Of course, people used to wonder the same thing about George Bush and Dick Cheney.
Given the media's constant threat-mongering, it's easy to forget that America's primary national security concern is not Iran, Iraq, al-Qaida, Taliban, or Afghanistan. Nor North Korea, whose unloved `Dear Leader,' Kim Jong-il, appears terminally ill.
It is Russia, which has over 2,000 nuclear warheads on some 800 delivery vehicles pointed at the United States.
Russia holds a nuclear gun to America's head, as America does to Russia's head. The two great powers cannot and must not risk crises when nuclear annihilation is only a button-push away. There were enough close calls during the Cold War.
Clearly, Washington's first priority is maintaining correct, civilized relations with Moscow. That means avoiding confrontation, and treating Russia with a large amount of respect even if we do not like its increasingly autocratic government and gruesome human rights record in Chechnya.
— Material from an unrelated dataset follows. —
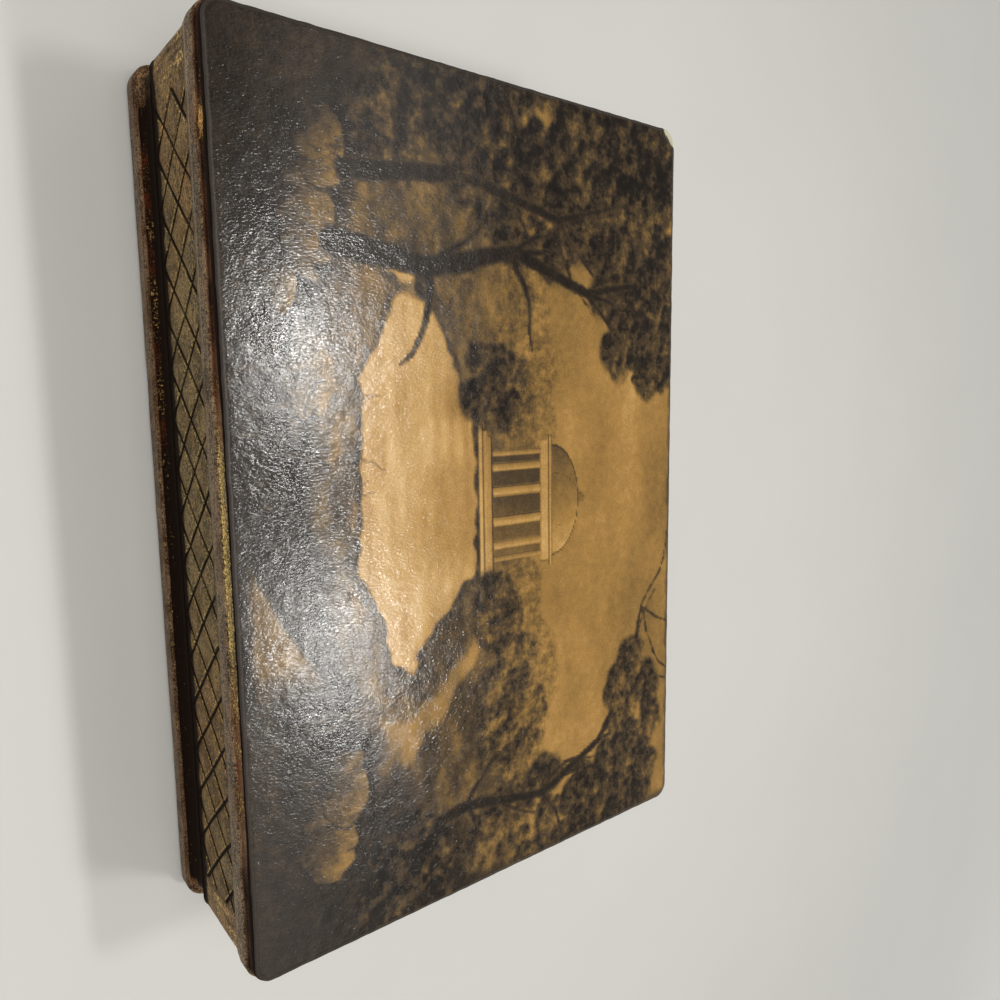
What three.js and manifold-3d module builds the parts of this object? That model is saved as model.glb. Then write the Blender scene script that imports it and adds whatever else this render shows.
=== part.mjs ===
// Gilt jewelry box: a low wooden box with a print on its lid, a routed lid and base,
// walls tooled with a diamond lattice, a velvet lining and a pair of mortised butt hinges.
// Millimetres. X runs along the length, Y to the hinge side, Z up. The origin is under the
// middle of the box, on the surface that it stands on. The lid is shut.

import * as THREE from 'three';
import { mergeVertices, toCreasedNormals } from 'three/addons/utils/BufferGeometryUtils.js';
import Module from 'manifold-3d';

const wasm = await Module();
wasm.setup();

// Box, over its widest outline, which is the base board's
const boxLength = 243.4;
const boxWidth = 163.2;
const cornerRadius = 6;

// Heights, from the table up
const feltThickness = 0.8;
const baseThickness = 17.2;
const wallHeight = 29.2;
const lidThickness = 11.4;
const printThickness = 0.4;

// Walls: front and back run through, the sides sit in rabbets at their ends
const baseSpread = 0.7;
const lidOverhang = 1.3;
const wallThickness = 8;
const wallCornerRadius = 3.5;
const wallTongue = 5;

// Diamond lattice, cut in the four walls
const latticePitch = 13.6;
const latticeRise = 15.3;
const latticeShift = 1.8;
const latticeMiddle = 15.3;
const latticeMargin = 0.9;
const plainCorner = 12.5;
const grooveWidth = 1;
const grooveDepth = 0.5;

// Moulded edge of the lid: an upper fillet, a small hollow and a band with a rounded arris
const lidStep = 0.95;
const lidFilletHeight = 2.3;
const lidHollow = 0.5;
const lidBandRound = 0.45;
const lidTopRound = 0.8;
const lidUnderRound = 0.8;

// Moulded edge of the base: a band with a rounded top, a ledge and a deep hollow, which turns
// out again to a lip under the wall
const baseBandHeight = 6.8;
const baseTopRound = 0.7;
const baseUnderRound = 1.4;
const baseLedge = 0.2;
const baseHollowFoot = 4;
const baseHollowDepth = 1;
const baseLip = 0.3;

// Print and felt
const printMargin = 0.35;
const chipLength = 6.5;
const feltMargin = 6;

// Lining
const linerThickness = 2;
const linerDrop = 3;
const dividerThickness = 3;
const dividerDrop = 8;
const ringBayLength = 62;
const floorPadThickness = 3;
const floorPadCrown = 1.4;
const lidPadThickness = 3;
const lidPadCrown = 2.2;
const lidPadMargin = 2.5;
const padPull = 1.2;
const padCorner = 5;
const rollCount = 4;
const rollHeight = 15;
const softGap = 0.4;

// Hinges
const hingeInset = 44.7;
const hingeLength = 30;
const knuckleCount = 5;
const barrelRadius = 1.8;
const pinRadius = 0.7;
const leafThickness = 1;
const leafMargin = 1.2;
const leafSink = 0.1;
const runningGap = 0.3;
const openAngle = 98;
const stopGap = 0.1;

// Hinge screws
const screwLength = 7;
const screwHeadRadius = 1.6;
const screwHeadHeight = 0.7;
const screwShankRadius = 0.8;
const screwMargin = 6;
const slotWidth = 0.45;
const slotDepth = 0.3;

// Smoothness of the curves
const cornerSteps = 6;
const profileSteps = 4;
const barrelSides = 16;
const screwSides = 12;
const creaseAngle = Math.PI / 5;

// Places that follow from the sizes
const baseTop = feltThickness + baseThickness;
const seam = baseTop + wallHeight;
const lidTop = seam + lidThickness;
const lidLength = boxLength - 2 * baseSpread;
const lidWidth = boxWidth - 2 * baseSpread;
const wallInset = baseSpread + lidOverhang;
const wallLength = boxLength - 2 * wallInset;
const wallWidth = boxWidth - 2 * wallInset;
const roomLength = wallLength - 2 * (wallThickness + linerThickness);
const roomWidth = wallWidth - 2 * (wallThickness + linerThickness);
const linerHeight = wallHeight - linerDrop;
const dividerHeight = wallHeight - dividerDrop;
const dividerX = -roomLength / 2 + ringBayLength + dividerThickness / 2;
const padBayLength = roomLength - ringBayLength - dividerThickness;
const padBayWidth = (roomWidth - dividerThickness) / 2;

// The pin sits behind the back wall just far enough for the lid's rear edge to clear the wall
// at the open angle
const openCos = Math.cos(THREE.MathUtils.degToRad(openAngle));
const openSin = Math.sin(THREE.MathUtils.degToRad(openAngle));
const edgeSwing = lidUnderRound * (1 - openSin) - (lidOverhang - lidUnderRound) * openCos;
const pinSetback = (stopGap + edgeSwing) / (1 - openCos);
const leafReach = wallThickness + pinSetback - leafMargin;
const barrelRoom = barrelRadius + runningGap;
const hingePlaces = [-1, 1].map((side) => side * (wallLength / 2 - hingeInset));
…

The Clinton and Bush administrations put the US and Russia on a collision course by expanding American strategic influence into the Baltic, East Europe, Georgia and Ukraine. This Drang nach Osten violated a reported secret agreement between former party chairman Mikhail Gorbachev and the first President George Bush which stipulated that in exchange for Moscow allowing its former satellites to go free, Western power would not be extended up to Russia' borders. According to Russia's understanding, a 'cordon sanitaire' in the Baltics and Eastern Europe would be left between NATO and Russia's much diminished borders. The Caucasus was left as Russia's backyard.
This, of course, did not happen. Quite the contrary. Then, to Moscow utter outrage, Bush announced plans for an anti-missile system in the Czech Republic and Poland (only 190 km from Russia's border) to supposedly shoot down Iranian nuclear-armed missiles that don't exist was a act of monumental stupidity and pointless belligerence.
That would have been like Russia building an anti-missile/anti-aircraft system in Juarez Mexico to protect Cuba from American attack.
Last year, the Bush administration encouraged Georgia's not so bright leader to invade the pro-Russian breakaway region of South Ossetia, sparking a short, nasty Russo-Georgian fracas that brought Washington and Moscow into dangerous confrontation. US warships moved into the Black Sea and US military aircraft began ferrying supplies to Georgia, which lies on Russia's edgy southern border.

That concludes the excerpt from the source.